Golf club head # 5 employed the same head body 11 as golf club head # 4, and the face member 12 provided with a rib 123, as shown in FIG. 3B.
Simulations at the time of impact were performed while changing the striking point at a head speed of 45 m/s. FIG. 5B is an explanatory view of the striking points. The “Toe Side” in FIG. 4A means that the striking point is at a position indicated by a point P1 shown in FIG. 5B. Similarly, the “Center” corresponds to a point P2, and the “Heel Side” corresponds to a point P3. The point P1 is set on the crown side on the toe side. The point P2 is almost at the center of the face portion. The point P3 is set on the sole side on the heel side.
FIGS. 4B and 4C are graphs of the simulation results. FIG. 4B shows the relationship between the amount of deformation of the face portion at the time of impact, and the striking point and golf club heads #1 to #5. FIG. 4C shows the relationship between the total distance of a struck ball, and the striking point and golf club heads #1 to #5.
As can be seen from a comparison between golf club head # 1 and golf club heads #2 to #5, golf club heads #2 to #5 undergo small variations in total distance and in amount of deformation of the face portion due to a difference in striking point, so their use reduces a decrease in total distance upon an off-center hit. Hence, even a golfer who strikes balls at varying striking points, such as an average golfer, can obtain more stable total distances. It is especially obvious that more satisfactory results were obtained in golf club head # 3 than in golf club head # 2, and in golf club head # 4 than in golf club head # 3, so it is effective to set the rigidities of the portions 113 and 114 to differ between the heel and toe sides, and to extend the portion 113 to the side portion.
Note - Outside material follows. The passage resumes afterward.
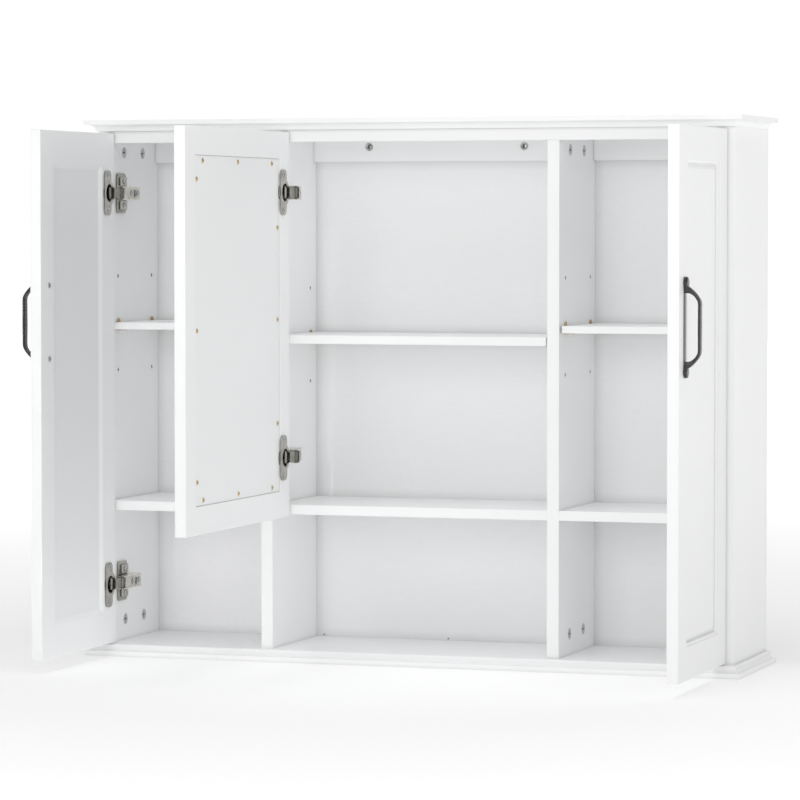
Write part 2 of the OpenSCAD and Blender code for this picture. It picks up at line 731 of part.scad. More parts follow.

While the present invention has been described with reference to exemplary embodiments, it is to be understood that the invention is not limited to the disclosed exemplary embodiments. The scope of the following claims is to be accorded the broadest interpretation so as to encompass all such modifications and equivalent structures and functions.
This application claims the benefit of Japanese Patent Application No. 2009-257541, filed Nov. 10, 2009, which is hereby incorporated by reference herein in its entirety.